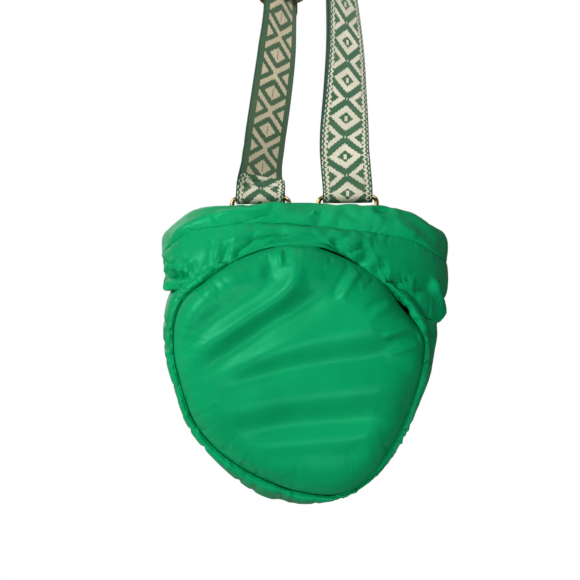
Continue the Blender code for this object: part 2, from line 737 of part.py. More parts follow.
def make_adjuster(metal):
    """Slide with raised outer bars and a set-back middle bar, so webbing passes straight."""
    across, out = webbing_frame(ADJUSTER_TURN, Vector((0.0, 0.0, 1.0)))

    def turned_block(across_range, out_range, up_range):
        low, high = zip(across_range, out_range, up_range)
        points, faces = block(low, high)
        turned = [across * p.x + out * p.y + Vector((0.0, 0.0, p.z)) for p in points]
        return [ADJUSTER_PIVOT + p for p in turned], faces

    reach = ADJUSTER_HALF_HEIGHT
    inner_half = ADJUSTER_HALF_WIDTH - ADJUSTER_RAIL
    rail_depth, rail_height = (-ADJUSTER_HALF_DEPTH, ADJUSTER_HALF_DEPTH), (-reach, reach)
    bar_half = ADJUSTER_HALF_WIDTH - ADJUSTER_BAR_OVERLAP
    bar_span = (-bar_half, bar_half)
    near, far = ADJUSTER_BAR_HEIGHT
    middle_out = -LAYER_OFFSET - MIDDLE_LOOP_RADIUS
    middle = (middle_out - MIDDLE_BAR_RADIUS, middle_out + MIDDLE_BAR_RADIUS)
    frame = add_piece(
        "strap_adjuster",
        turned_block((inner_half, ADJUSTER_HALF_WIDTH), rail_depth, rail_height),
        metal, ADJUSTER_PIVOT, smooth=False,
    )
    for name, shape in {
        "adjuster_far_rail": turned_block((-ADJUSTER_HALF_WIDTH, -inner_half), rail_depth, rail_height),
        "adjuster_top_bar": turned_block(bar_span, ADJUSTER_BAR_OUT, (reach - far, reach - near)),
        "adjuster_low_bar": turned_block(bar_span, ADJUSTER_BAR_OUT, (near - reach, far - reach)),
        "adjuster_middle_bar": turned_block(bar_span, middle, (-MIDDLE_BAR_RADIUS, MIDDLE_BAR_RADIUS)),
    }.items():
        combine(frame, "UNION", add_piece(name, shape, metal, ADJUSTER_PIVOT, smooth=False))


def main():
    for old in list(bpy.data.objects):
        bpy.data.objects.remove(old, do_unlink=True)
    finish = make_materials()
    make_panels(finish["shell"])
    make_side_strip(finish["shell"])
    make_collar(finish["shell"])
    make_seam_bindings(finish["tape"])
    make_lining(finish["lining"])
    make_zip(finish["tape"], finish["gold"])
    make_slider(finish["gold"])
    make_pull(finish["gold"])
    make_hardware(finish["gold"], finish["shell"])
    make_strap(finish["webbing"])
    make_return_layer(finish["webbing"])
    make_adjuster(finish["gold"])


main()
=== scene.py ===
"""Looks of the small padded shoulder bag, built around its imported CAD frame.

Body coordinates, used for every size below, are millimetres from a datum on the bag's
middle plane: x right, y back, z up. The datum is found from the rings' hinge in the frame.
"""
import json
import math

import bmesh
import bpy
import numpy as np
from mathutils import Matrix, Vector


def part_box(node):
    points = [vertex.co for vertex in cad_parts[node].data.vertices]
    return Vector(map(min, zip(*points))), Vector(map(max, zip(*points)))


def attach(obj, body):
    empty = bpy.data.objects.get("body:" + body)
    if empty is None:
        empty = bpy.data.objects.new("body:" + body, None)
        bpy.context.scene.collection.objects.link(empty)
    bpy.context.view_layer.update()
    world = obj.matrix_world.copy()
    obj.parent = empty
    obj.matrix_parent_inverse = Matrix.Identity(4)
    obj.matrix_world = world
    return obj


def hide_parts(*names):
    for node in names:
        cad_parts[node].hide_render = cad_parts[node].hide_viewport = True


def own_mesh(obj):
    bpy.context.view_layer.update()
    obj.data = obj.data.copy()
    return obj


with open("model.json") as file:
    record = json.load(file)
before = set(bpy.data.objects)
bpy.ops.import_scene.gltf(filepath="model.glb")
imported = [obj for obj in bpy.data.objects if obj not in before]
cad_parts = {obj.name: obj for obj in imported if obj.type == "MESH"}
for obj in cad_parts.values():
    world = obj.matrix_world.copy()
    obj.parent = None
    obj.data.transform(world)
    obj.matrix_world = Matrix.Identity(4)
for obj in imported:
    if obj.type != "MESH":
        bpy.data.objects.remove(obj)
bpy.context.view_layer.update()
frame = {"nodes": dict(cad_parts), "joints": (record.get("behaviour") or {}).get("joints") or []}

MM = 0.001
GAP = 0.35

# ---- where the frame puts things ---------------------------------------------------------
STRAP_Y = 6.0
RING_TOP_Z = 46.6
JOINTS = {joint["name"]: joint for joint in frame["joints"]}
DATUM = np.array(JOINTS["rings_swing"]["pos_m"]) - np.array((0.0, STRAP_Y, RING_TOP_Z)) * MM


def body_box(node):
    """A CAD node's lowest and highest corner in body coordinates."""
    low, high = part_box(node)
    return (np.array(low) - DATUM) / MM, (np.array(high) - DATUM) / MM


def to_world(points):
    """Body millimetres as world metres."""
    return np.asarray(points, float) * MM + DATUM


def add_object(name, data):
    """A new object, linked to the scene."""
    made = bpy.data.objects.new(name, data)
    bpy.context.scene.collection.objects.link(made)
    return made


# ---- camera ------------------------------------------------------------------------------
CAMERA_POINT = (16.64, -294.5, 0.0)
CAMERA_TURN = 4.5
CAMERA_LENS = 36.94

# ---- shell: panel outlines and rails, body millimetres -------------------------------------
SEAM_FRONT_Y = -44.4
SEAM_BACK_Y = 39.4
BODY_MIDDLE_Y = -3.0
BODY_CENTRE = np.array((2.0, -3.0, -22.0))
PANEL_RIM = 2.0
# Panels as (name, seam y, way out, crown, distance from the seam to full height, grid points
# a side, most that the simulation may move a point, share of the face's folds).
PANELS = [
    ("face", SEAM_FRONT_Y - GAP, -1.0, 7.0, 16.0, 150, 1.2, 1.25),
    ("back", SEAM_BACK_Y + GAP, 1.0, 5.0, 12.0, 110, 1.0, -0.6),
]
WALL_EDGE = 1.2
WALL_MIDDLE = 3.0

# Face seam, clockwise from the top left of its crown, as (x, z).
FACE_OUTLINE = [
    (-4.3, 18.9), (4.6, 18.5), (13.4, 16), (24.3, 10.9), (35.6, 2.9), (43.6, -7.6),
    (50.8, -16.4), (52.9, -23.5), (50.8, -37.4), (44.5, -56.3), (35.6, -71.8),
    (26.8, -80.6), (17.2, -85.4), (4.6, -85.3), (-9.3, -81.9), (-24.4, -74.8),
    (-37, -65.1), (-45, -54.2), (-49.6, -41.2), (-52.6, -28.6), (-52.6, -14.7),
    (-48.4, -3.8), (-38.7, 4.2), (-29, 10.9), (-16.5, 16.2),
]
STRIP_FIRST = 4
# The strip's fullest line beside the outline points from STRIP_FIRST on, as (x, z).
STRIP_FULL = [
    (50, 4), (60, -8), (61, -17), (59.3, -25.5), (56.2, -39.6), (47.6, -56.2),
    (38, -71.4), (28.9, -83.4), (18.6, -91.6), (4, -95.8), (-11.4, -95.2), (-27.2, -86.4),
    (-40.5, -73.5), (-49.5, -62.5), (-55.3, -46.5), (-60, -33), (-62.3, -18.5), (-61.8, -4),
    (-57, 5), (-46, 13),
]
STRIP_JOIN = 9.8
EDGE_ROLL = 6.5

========

## EXERCISE DESCRIPTION
Output exactly the lines running from the line containing "finish = make_materials()" through the line containing "zip(*points))), Vector(map(max, zip(*points)))", and only those lines.

## PROBLEM SOLUTION
    finish = make_materials()
    make_panels(finish["shell"])
    make_side_strip(finish["shell"])
    make_collar(finish["shell"])
    make_seam_bindings(finish["tape"])
    make_lining(finish["lining"])
    make_zip(finish["tape"], finish["gold"])
    make_slider(finish["gold"])
    make_pull(finish["gold"])
    make_hardware(finish["gold"], finish["shell"])
    make_strap(finish["webbing"])
    make_return_layer(finish["webbing"])
    make_adjuster(finish["gold"])


main()
=== scene.py ===
"""Looks of the small padded shoulder bag, built around its imported CAD frame.

Body coordinates, used for every size below, are millimetres from a datum on the bag's
middle plane: x right, y back, z up. The datum is found from the rings' hinge in the frame.
"""
import json
import math

import bmesh
import bpy
import numpy as np
from mathutils import Matrix, Vector


def part_box(node):
    points = [vertex.co for vertex in cad_parts[node].data.vertices]
    return Vector(map(min, zip(*points))), Vector(map(max, zip(*points)))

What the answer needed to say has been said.